I can see that Full House was a lousy show. But if I find it on my TV, I’ll still watch it, just to see Stamos, Dave Coulier, and Bob Saget and the way they present the lousy lines they’re given. I find the three of them so likeable, I can’t help but feel with every line they give, they’re saying, “Yes, this show sucks. But we’re doing what we can with what we’re given.”

So when I saw that John Stamos was returning to TV in ABC’s mid-season series Jake in Progress, hell yes I put it in my TiVo!

I was not disappointed by the first four episodes. (Whether ABC is trying desperately to drum up interest in the show or burn off episodes so they can cancel it quickly I don’t know, but you should be able to find them running again soon.) I was not disappointed, but it would have been really, really hard to disappoint me, since my only expectation was that John Stamos would be in it. Then again Law & Order: Trial By Jury managed this feat by working poor Jerry Orbach into his grave.

Jake in Progress follows in the footsteps of such brilliant shows as Malcolm in the Middle and Scrubs — to say nothing of such crappy shows as Hidden Hills — in ditching the laugh track and sticking to a drama-style single camera. It also is set in New York City, like, um, what, thirty shows this season? My man John stars as the eponymous star, a womanizing “man-whore” who beds so many women he can’t even remember all of them. In between hot chicks Jake works as a publicist, further confirming that Hollywood writers can’t imagine anyone who doesn’t work in show biz. This does give the writers a chance to poke fun at celebrity culture, though, so maybe we can forgive them.

Given this information and sneaking a peek or two at the commercials the network’s been running, you might assume the progress Jake is in is that of becoming less of a he-man woman-hater and more committed and responsible. But Jake in Progress is notable not just for what it is but also for what it isn’t. While it might seem like the pilot would be set to “auto” — Jake the floozy meets a strong, beautiful woman, falls in love, and spends the rest of the series trying to rein in his baser impulses while pursuing a relationship with the girl of his dreams — the actual show, so far, has not even given a hint of wanting to reform Jake. In fact, the love interest from the first episode — the one Jake would be presumably in progress toward — didn’t show up in at least the next three episodes and, for all we know, may never be back. Apparently Jake’s a callow cad and the show likes him that way.

For contrast, though, Jake has a pathetic supporting actor. He is so pathetic he wasn’t even cast as himself in his wife’s autobiographical movie, but was forced to play his own best man: Perennial sad sack Ian Gomez co-stars as Jake’s married friend Adrian. When Jake asks how many gorgeous women with butterfly tattoos on the small of their back can he sleep with, Adrian tells him, “My wife doesn’t even have a small of her back.” And then about having a family, “One day you’ll have that again, and then you’ll find… it’s overrated.” And when we finally do meet the wife? She’s not some Hollywood idea of fat and married — i.e. thin and gorgeous — she’s actually a little scary.

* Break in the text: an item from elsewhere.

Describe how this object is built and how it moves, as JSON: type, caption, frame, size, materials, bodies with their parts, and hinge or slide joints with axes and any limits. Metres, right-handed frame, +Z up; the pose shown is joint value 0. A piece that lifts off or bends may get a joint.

Of course, none of this would matter if the show weren’t funny. And it is. It may not be the most original show on God’s green Earth, but it’s consistently offbeat and amusing.

There is Rick Hoffman, who drops into Stamos’ life as Patrick, the series’ resident Kramer. Patrick is a performance artist in the David Blaine mold, although he hates Blaine and also is not quite as dedicated to his art. For example, in the pilot, he’s locked himself in a glass box outside his ex-girlfriend’s apartment, from where he keeps calling her on his cell phone. Later he confronts Jake in the selfsame apartment; when asked what he’s doing out of his box, he replies, “I have errands, dude.” Patrick may be the Reverend Jim of the show but he’s an original character all the same.

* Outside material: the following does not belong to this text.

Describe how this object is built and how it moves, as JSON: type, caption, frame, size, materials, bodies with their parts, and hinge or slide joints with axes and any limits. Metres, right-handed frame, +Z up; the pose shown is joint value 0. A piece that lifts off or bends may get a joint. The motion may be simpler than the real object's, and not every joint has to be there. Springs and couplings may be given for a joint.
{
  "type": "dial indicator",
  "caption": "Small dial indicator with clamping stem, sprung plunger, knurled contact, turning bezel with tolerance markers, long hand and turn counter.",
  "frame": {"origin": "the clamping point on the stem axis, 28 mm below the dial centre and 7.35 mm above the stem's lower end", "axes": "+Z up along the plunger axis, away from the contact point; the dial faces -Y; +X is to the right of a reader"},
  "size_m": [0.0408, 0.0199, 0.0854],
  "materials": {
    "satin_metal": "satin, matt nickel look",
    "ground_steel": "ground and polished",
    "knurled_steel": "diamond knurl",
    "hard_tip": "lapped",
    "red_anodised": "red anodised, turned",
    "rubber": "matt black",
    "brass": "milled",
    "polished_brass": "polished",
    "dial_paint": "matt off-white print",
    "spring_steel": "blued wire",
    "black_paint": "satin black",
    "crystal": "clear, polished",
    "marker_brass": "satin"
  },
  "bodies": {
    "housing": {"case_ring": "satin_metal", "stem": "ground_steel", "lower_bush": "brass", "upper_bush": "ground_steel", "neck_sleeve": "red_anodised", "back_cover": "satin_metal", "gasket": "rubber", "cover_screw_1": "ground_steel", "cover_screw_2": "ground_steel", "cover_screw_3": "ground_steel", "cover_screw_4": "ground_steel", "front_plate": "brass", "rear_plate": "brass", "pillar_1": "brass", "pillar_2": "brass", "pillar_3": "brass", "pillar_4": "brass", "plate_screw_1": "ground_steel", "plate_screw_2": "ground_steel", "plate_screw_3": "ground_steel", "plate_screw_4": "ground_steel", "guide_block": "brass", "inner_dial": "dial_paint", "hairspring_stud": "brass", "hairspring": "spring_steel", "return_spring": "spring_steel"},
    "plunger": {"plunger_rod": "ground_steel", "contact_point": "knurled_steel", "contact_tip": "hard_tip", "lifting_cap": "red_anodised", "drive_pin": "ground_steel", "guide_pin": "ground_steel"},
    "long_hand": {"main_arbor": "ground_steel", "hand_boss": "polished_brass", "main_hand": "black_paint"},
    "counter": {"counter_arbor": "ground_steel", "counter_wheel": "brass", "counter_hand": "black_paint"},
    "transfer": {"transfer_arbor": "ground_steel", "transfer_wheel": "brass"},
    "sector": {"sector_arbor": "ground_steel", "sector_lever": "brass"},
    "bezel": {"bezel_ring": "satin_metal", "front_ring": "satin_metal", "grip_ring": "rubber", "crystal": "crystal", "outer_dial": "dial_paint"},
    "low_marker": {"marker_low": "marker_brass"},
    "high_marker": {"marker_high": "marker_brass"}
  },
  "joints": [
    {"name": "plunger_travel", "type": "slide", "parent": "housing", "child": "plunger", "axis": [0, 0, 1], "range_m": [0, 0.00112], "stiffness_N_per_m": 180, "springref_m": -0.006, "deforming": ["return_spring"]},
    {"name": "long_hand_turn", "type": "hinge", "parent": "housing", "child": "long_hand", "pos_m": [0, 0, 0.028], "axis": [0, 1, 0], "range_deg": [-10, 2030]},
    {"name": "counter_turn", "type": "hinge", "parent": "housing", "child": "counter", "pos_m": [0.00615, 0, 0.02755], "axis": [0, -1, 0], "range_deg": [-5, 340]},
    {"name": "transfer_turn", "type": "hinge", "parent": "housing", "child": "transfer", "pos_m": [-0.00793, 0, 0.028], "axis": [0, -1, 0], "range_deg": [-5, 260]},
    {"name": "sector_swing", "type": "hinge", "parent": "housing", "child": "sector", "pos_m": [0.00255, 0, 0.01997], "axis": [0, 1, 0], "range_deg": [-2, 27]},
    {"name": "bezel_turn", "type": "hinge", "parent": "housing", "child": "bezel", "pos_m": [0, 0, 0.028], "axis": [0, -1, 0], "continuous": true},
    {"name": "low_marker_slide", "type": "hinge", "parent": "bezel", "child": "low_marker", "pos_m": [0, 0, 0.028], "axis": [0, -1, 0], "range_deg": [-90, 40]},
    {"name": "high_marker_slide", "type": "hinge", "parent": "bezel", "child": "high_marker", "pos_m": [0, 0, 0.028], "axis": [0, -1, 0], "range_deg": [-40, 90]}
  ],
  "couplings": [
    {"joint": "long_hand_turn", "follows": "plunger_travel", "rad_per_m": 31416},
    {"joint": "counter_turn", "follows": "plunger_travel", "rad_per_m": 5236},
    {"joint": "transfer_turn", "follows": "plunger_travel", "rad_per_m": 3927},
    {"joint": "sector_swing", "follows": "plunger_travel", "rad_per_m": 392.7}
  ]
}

There is also Wendie Malick, finally ditching the airhead persona and playing a woman with such enormous reserves of nastiness the only person in her office who doesn’t run away at the sight of her is Jake. Stamos and Malick show genuine chemistry as the two workmates in a refreshingly non-romantic way. I doubt we’ll be seeing a will-they-or-won’t-they between them, but the two actors crackle like no TV couple since Ted Danson and Shelley Long.

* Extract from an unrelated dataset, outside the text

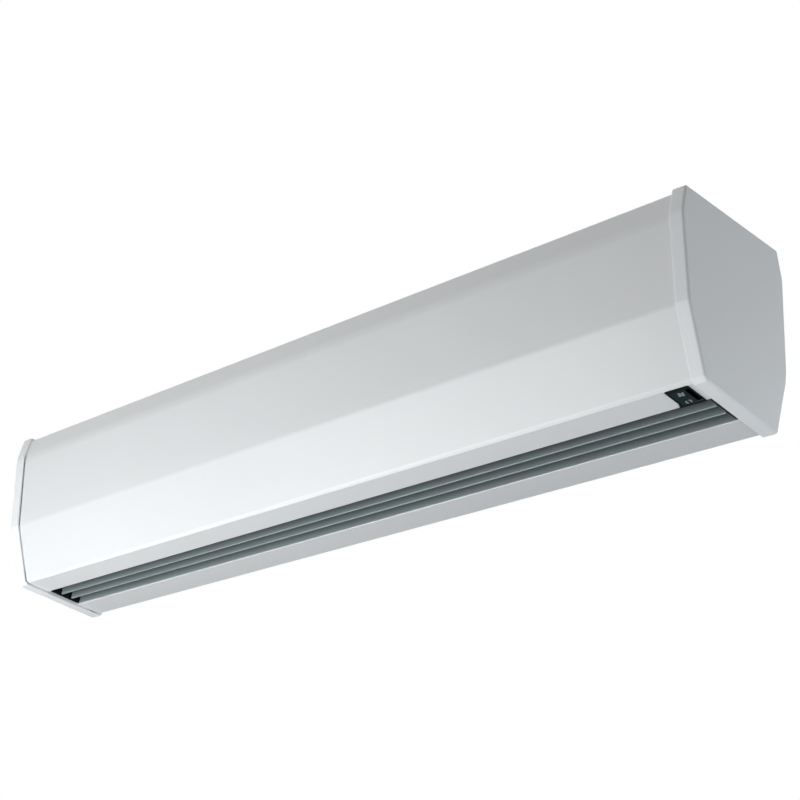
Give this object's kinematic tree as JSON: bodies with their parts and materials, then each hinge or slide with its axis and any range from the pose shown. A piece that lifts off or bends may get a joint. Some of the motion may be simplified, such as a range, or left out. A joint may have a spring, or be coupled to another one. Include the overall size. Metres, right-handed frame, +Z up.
{
  "type": "air curtain",
  "caption": "Overhead air curtain with a faceted white casing, moulded end caps, a top intake, cross-flow wheels and a long vaned outlet slot with rocker switches.",
  "frame": {"origin": "middle of the hanging bushes, level with their top faces and the tops of the end caps", "axes": "+X along the casing to the end with the switches, -Y out of the front cover, +Z up"},
  "size_m": [1.032, 0.181, 0.2086],
  "materials": {
    "white_steel": "semi-gloss white powder coat",
    "white_plastic": "satin white moulding",
    "grille_steel": "semi-gloss white powder coat",
    "frame_steel": "zinc-plated sheet",
    "duct_steel": "galvanised sheet",
    "outlet_grey": "dark grey-green anodised",
    "black_plastic": "fine matt",
    "motor_can": "grey enamel",
    "copper_winding": "varnished copper",
    "steel_bright": "ground steel",
    "core_steel": "laminated",
    "rubber_black": "matt",
    "wheel_alloy": "mill finish",
    "rod_steel": "dull stainless",
    "cutout_body": "phenolic",
    "terminal_white": "satin",
    "board_green": "lacquered board",
    "relay_blue": "satin",
    "capacitor_can": "drawn can",
    "wire_red": "insulation",
    "brass_tabs": "bright",
    "bush_steel": "yellow zinc",
    "screw_zinc": "zinc",
    "rocker_black": "satin dark"
  },
  "bodies": {
    "housing": {"front_cover": "white_steel", "rear_cover": "white_steel", "intake_grille": "grille_steel", "end_cap_left": "white_plastic", "end_cap_right": "white_plastic", "end_plate_left": "frame_steel", "end_plate_right": "frame_steel", "front_rail": "frame_steel", "rear_rail": "frame_steel", "suspension_bushes": "bush_steel", "rear_scroll": "duct_steel", "front_duct": "duct_steel", "outlet_front_strip": "outlet_grey", "outlet_rear_strip": "outlet_grey", "outlet_end_left": "black_plastic", "outlet_end_right": "black_plastic", "motor_housing": "motor_can", "motor_stator": "copper_winding", "motor_bearings": "steel_bright", "motor_bracket_left": "frame_steel", "motor_bracket_right": "frame_steel", "motor_rings": "rubber_black", "bearing_left": "steel_bright", "bearing_right": "steel_bright", "bearing_cushion_left": "rubber_black", "bearing_cushion_right": "rubber_black", "bearing_cup_left": "frame_steel", "bearing_cup_right": "frame_steel", "heater_rods": "rod_steel", "heater_brackets": "frame_steel", "overheat_cutout": "cutout_body", "wiring_tray": "frame_steel", "terminal_block": "terminal_white", "control_board": "board_green", "relays": "relay_blue", "capacitor": "capacitor_can", "capacitor_clip": "frame_steel", "cable_grommets": "rubber_black", "cord_clamp": "terminal_white", "wiring": "wire_red", "switch_panel": "black_plastic", "switch_body": "black_plastic", "switch_terminals": "brass_tabs", "rocker_pin": "steel_bright", "cover_screws": "screw_zinc", "frame_screws": "screw_zinc"},
    "fan": {"motor_core": "core_steel", "motor_shaft": "steel_bright", "impeller_left": "wheel_alloy", "impeller_right": "wheel_alloy", "drive_hub_left": "rubber_black", "drive_hub_right": "rubber_black", "stub_shaft_left": "steel_bright", "stub_shaft_right": "steel_bright"},
    "front_vane": {"vane_front": "outlet_grey"},
    "rear_vane": {"vane_rear": "outlet_grey"},
    "fan_switch": {"fan_rocker": "rocker_black"},
    "heat_switch": {"heat_rocker": "rocker_black"}
  },
  "joints": [
    {"name": "fan_spin", "type": "hinge", "parent": "housing", "child": "fan", "pos_m": [0, 0.004, -0.086], "axis": [1, 0, 0], "continuous": true},
    {"name": "front_vane_tilt", "type": "hinge", "parent": "housing", "child": "front_vane", "pos_m": [0, -0.00854, -0.185], "axis": [1, 0, 0], "range_deg": [-15, 15]},
    {"name": "rear_vane_tilt", "type": "hinge", "parent": "housing", "child": "rear_vane", "pos_m": [0, 0.00737, -0.18669], "axis": [1, 0, 0], "range_deg": [-15, 15]},
    {"name": "fan_rocker_tilt", "type": "hinge", "parent": "housing", "child": "fan_switch", "pos_m": [0.47975, -0.04713, -0.19044], "axis": [0, 0.9944, -0.106], "range_deg": [0, 11]},
    {"name": "heat_rocker_tilt", "type": "hinge", "parent": "housing", "child": "heat_switch", "pos_m": [0.47975, -0.0345, -0.19178], "axis": [0, 0.9944, -0.106], "range_deg": [0, 11]}
  ]
}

Jake in Progress, in short, may not be the greatest thing since All in the Family, but it is better than okay. As a comeback vehicle, many actors have done much, much worse. Then again, this is from the guy who likes liverwurst.

But I can’t help thinking: In a world where William Shatner can star in not one, not two, not three, but four hit series despite displaying all the acting ability of a tube sock, can’t we find room for John Stamos and his second act?